[GIVEN REQUEST] The records that follow must be reproduced in full, exactly as written.

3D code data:
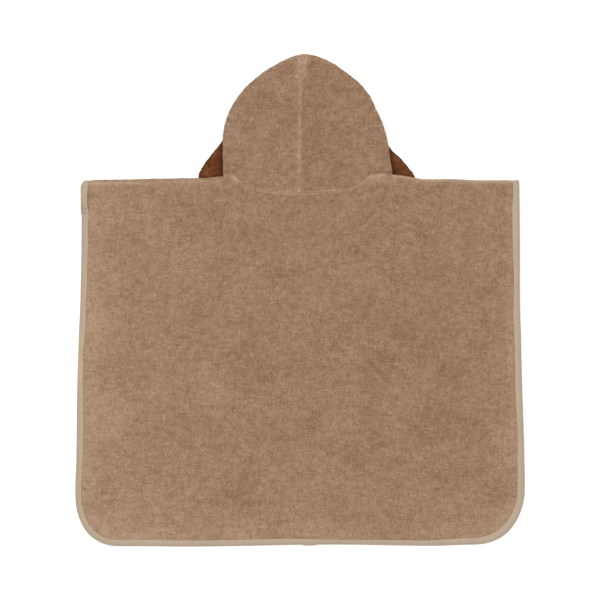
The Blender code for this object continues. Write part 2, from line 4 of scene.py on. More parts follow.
import bpy
import numpy as np
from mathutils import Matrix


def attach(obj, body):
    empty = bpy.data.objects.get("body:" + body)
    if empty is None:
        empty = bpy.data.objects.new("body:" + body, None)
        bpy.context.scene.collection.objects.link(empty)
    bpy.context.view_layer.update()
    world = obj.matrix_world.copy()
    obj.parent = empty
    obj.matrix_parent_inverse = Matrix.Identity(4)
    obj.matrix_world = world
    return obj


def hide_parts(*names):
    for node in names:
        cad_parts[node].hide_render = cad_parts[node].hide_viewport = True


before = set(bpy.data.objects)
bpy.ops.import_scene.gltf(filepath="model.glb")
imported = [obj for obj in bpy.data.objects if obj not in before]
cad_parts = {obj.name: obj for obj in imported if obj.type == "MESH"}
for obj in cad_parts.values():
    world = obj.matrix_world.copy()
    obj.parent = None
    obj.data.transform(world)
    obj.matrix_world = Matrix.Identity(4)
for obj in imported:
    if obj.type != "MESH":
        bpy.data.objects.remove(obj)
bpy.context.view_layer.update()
bpy.ops.object.select_all(action="DESELECT")

# ------------------------------------------------------------------ ears
# Two floppy ears of dark brown terry, each of two layers sewn together round the edge and turned right
# side out. They hang from the sides of the hood and lie flat under it, so only their outer edges show.
# Lengths are in millimetres, x across the garment, y up it and z up from the floor.
MM = 0.001
EAR_THICK = 3.6
EAR_LENGTH = 141.0
EAR_PITCH = 2.2
EAR_SEAM_ROUND = 3.4            # the sewn edge thins out over this distance
EAR_EDGE_SHADE = 3.2             # and takes a painted shade over this one, where it rolls away
EAR_FUZZ = 0.9                  # loops stand out past the edge by up to this much
HOOD_FOOT = 186.0               # the shoulder crosses the ears at this height, and a painted shade lies along it
LOOPS_PER_METRE = 560
TERRY_BUMP = 0.0011             # height of the pile's relief, in metres
TERRY_FINISH = {"Roughness": 0.95, "Specular IOR Level": 0.15, "Sheen Weight": 0.03, "Sheen Roughness": 0.6}
# Dyes of the loops at their darkest, middle and lightest
EAR_BROWNS = ((0.034, 0.0085, 0.0022), (0.113, 0.0315, 0.0072), (0.186, 0.0740, 0.0290))

# Where each ear is sewn on, how far it leans out in degrees, and where the hood's edge crosses it
Ear = namedtuple("Ear", "name side root_x root_y lean hood_x hood_slope")
EARS = (
    Ear("ear_left", -1, -86.0, 275.0, 16.0, -116.0, 0.0),
    Ear("ear_right", 1, 97.0, 264.8, 22.0, 138.5, 0.14),
)

# Outline of an ear, from its narrow sewn end to its round tip
EarSection = namedtuple("EarSection", "along half_width")
EAR_SECTIONS = (
    EarSection(0, 13.0),
    EarSection(25, 15.5),
    EarSection(45, 20.5),
    EarSection(75, 33.0),
    EarSection(92, 38.4),
    EarSection(100, 39.9),
    EarSection(107, 37.8),
    EarSection(117, 33.0),
    EarSection(127, 26.5),
    EarSection(135, 19.0),
)
EAR_WIDEST = EAR_SECTIONS[5]


def ease(value):
    """A soft step from 0 to 1."""
    t = np.clip(value, 0.0, 1.0)
    return t * t * (3 - 2 * t)


def mix(first, second, share):
    """What lies between two values, by a share from 0 to 1."""
    return first + (second - first) * share


def bell(distance, width):
    """A soft ridge: 1 on its crest, close to 0 a width away."""
    return np.exp(-2 * (np.asarray(distance) / width) ** 2)


class SmoothLine:
    """A smooth line through the rows of a table, read at many places at once."""

    def __init__(self, keys, values):
        self.keys = np.asarray(keys, float)
        self.values = np.asarray(values, float)
        self.slopes = np.gradient(self.values, self.keys, axis=0)

    def __call__(self, at):
        at = np.asarray(at, float)
        start = np.clip(np.searchsorted(self.keys, at) - 1, 0, len(self.keys) - 2)
        span = self.keys[start + 1] - self.keys[start]
        t = np.clip((at - self.keys[start]) / span, 0.0, 1.0)
        if self.values.ndim > 1:
            span, t = span[..., None], t[..., None]
        rise = 3 * t ** 2 - 2 * t ** 3
        near = span * (t ** 3 - 2 * t ** 2 + t) * self.slopes[start]
        far = span * (t ** 3 - t ** 2) * self.slopes[start + 1]
        return mix(self.values[start], self.values[start + 1], rise) + near + far


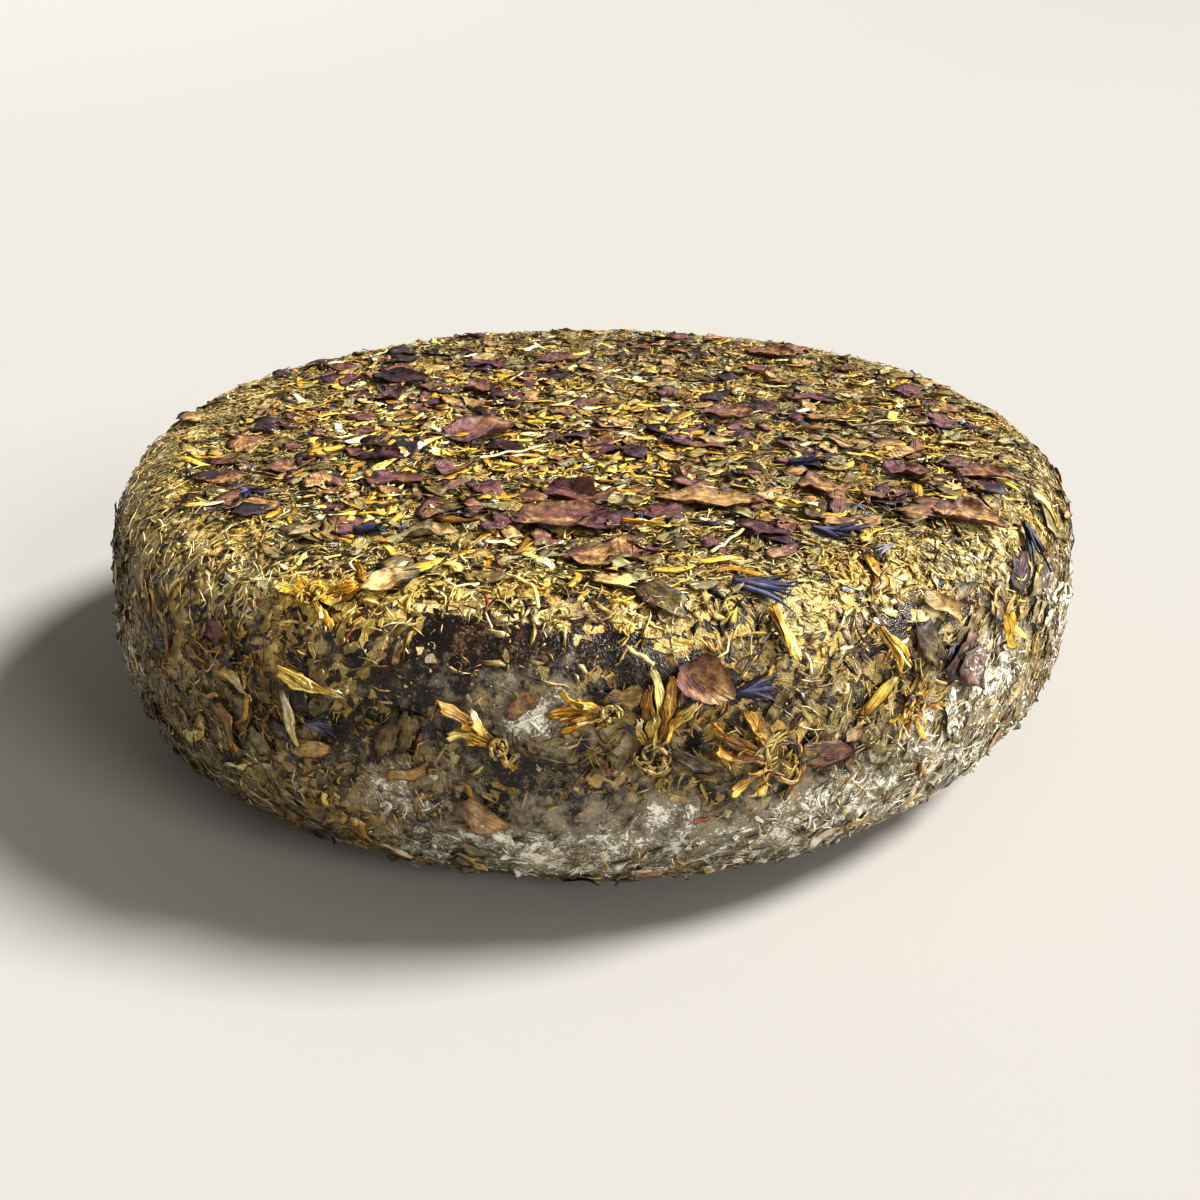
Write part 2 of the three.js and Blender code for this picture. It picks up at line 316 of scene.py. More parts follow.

[ANSWER FOR THE TASK]
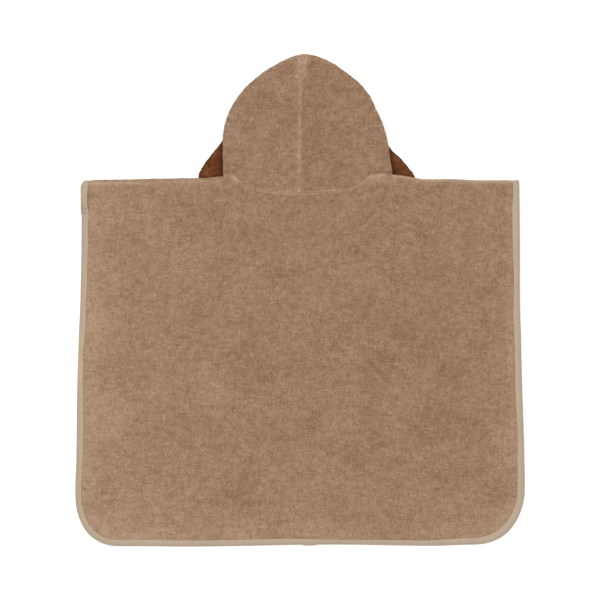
The Blender code for this object continues. Write part 2, from line 4 of scene.py on. More parts follow.
import bpy
import numpy as np
from mathutils import Matrix


def attach(obj, body):
    empty = bpy.data.objects.get("body:" + body)
    if empty is None:
        empty = bpy.data.objects.new("body:" + body, None)
        bpy.context.scene.collection.objects.link(empty)
    bpy.context.view_layer.update()
    world = obj.matrix_world.copy()
    obj.parent = empty
    obj.matrix_parent_inverse = Matrix.Identity(4)
    obj.matrix_world = world
    return obj


def hide_parts(*names):
    for node in names:
        cad_parts[node].hide_render = cad_parts[node].hide_viewport = True


before = set(bpy.data.objects)
bpy.ops.import_scene.gltf(filepath="model.glb")
imported = [obj for obj in bpy.data.objects if obj not in before]
cad_parts = {obj.name: obj for obj in imported if obj.type == "MESH"}
for obj in cad_parts.values():
    world = obj.matrix_world.copy()
    obj.parent = None
    obj.data.transform(world)
    obj.matrix_world = Matrix.Identity(4)
for obj in imported:
    if obj.type != "MESH":
        bpy.data.objects.remove(obj)
bpy.context.view_layer.update()
bpy.ops.object.select_all(action="DESELECT")

# ------------------------------------------------------------------ ears
# Two floppy ears of dark brown terry, each of two layers sewn together round the edge and turned right
# side out. They hang from the sides of the hood and lie flat under it, so only their outer edges show.
# Lengths are in millimetres, x across the garment, y up it and z up from the floor.
MM = 0.001
EAR_THICK = 3.6
EAR_LENGTH = 141.0
EAR_PITCH = 2.2
EAR_SEAM_ROUND = 3.4            # the sewn edge thins out over this distance
EAR_EDGE_SHADE = 3.2             # and takes a painted shade over this one, where it rolls away
EAR_FUZZ = 0.9                  # loops stand out past the edge by up to this much
HOOD_FOOT = 186.0               # the shoulder crosses the ears at this height, and a painted shade lies along it
LOOPS_PER_METRE = 560
TERRY_BUMP = 0.0011             # height of the pile's relief, in metres
TERRY_FINISH = {"Roughness": 0.95, "Specular IOR Level": 0.15, "Sheen Weight": 0.03, "Sheen Roughness": 0.6}
# Dyes of the loops at their darkest, middle and lightest
EAR_BROWNS = ((0.034, 0.0085, 0.0022), (0.113, 0.0315, 0.0072), (0.186, 0.0740, 0.0290))

# Where each ear is sewn on, how far it leans out in degrees, and where the hood's edge crosses it
Ear = namedtuple("Ear", "name side root_x root_y lean hood_x hood_slope")
EARS = (
    Ear("ear_left", -1, -86.0, 275.0, 16.0, -116.0, 0.0),
    Ear("ear_right", 1, 97.0, 264.8, 22.0, 138.5, 0.14),
)

# Outline of an ear, from its narrow sewn end to its round tip
EarSection = namedtuple("EarSection", "along half_width")
EAR_SECTIONS = (
    EarSection(0, 13.0),
    EarSection(25, 15.5),
    EarSection(45, 20.5),
    EarSection(75, 33.0),
    EarSection(92, 38.4),
    EarSection(100, 39.9),
    EarSection(107, 37.8),
    EarSection(117, 33.0),
    EarSection(127, 26.5),
    EarSection(135, 19.0),
)
EAR_WIDEST = EAR_SECTIONS[5]


def ease(value):
    """A soft step from 0 to 1."""
    t = np.clip(value, 0.0, 1.0)
    return t * t * (3 - 2 * t)


def mix(first, second, share):
    """What lies between two values, by a share from 0 to 1."""
    return first + (second - first) * share


def bell(distance, width):
    """A soft ridge: 1 on its crest, close to 0 a width away."""
    return np.exp(-2 * (np.asarray(distance) / width) ** 2)


class SmoothLine:
    """A smooth line through the rows of a table, read at many places at once."""

    def __init__(self, keys, values):
        self.keys = np.asarray(keys, float)
        self.values = np.asarray(values, float)
        self.slopes = np.gradient(self.values, self.keys, axis=0)

    def __call__(self, at):
        at = np.asarray(at, float)
        start = np.clip(np.searchsorted(self.keys, at) - 1, 0, len(self.keys) - 2)
        span = self.keys[start + 1] - self.keys[start]
        t = np.clip((at - self.keys[start]) / span, 0.0, 1.0)
        if self.values.ndim > 1:
            span, t = span[..., None], t[..., None]
        rise = 3 * t ** 2 - 2 * t ** 3
        near = span * (t ** 3 - 2 * t ** 2 + t) * self.slopes[start]
        far = span * (t ** 3 - t ** 2) * self.slopes[start + 1]
        return mix(self.values[start], self.values[start + 1], rise) + near + far


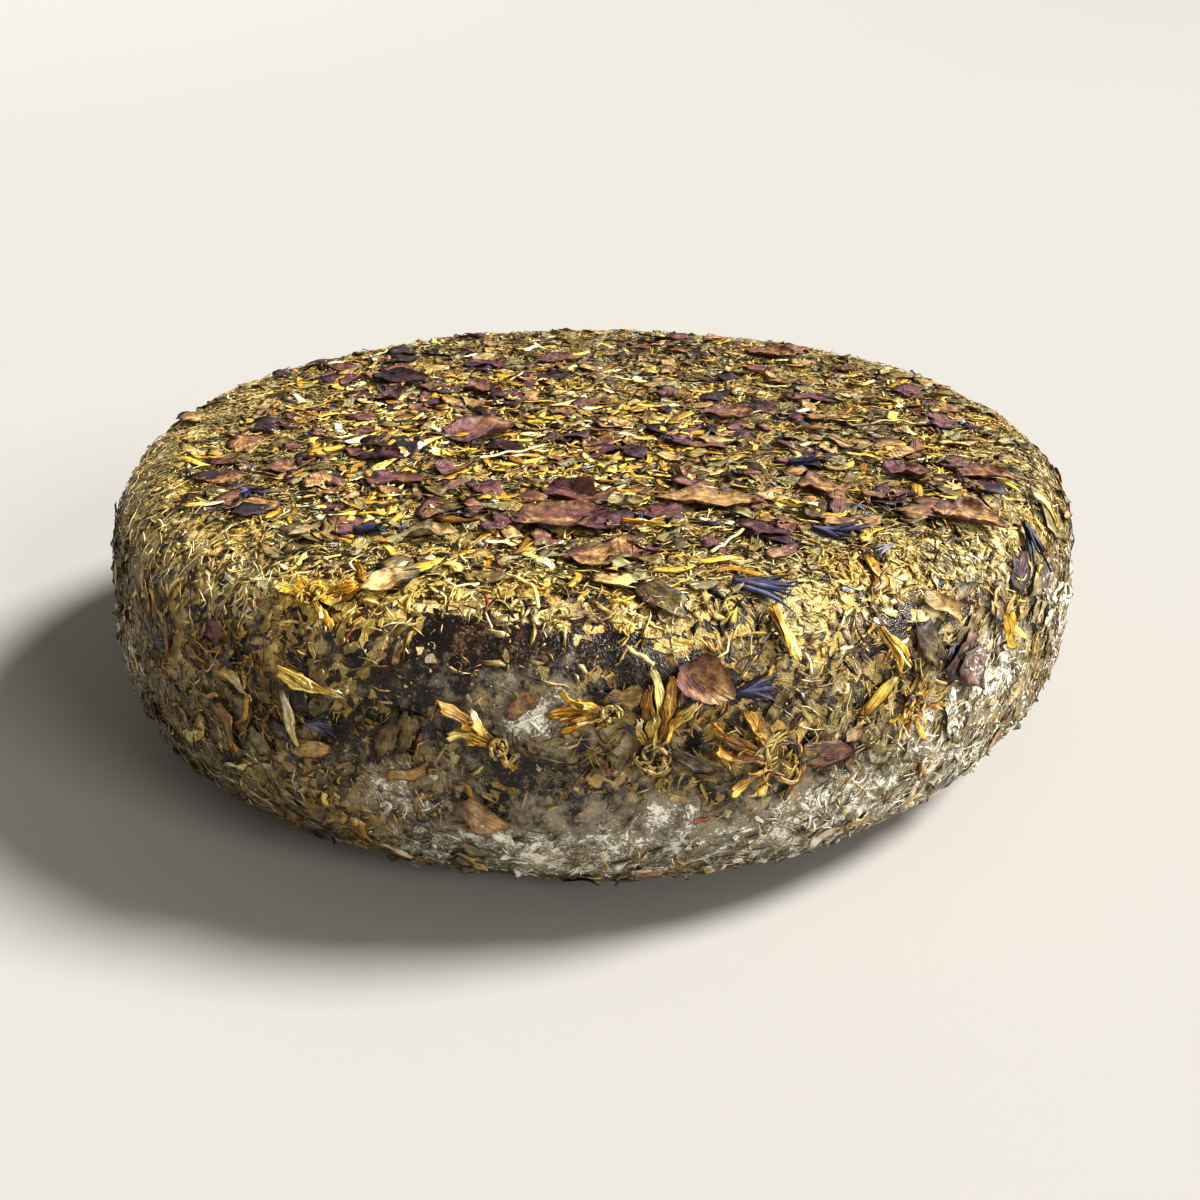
Write part 2 of the three.js and Blender code for this picture. It picks up at line 316 of scene.py. More parts follow.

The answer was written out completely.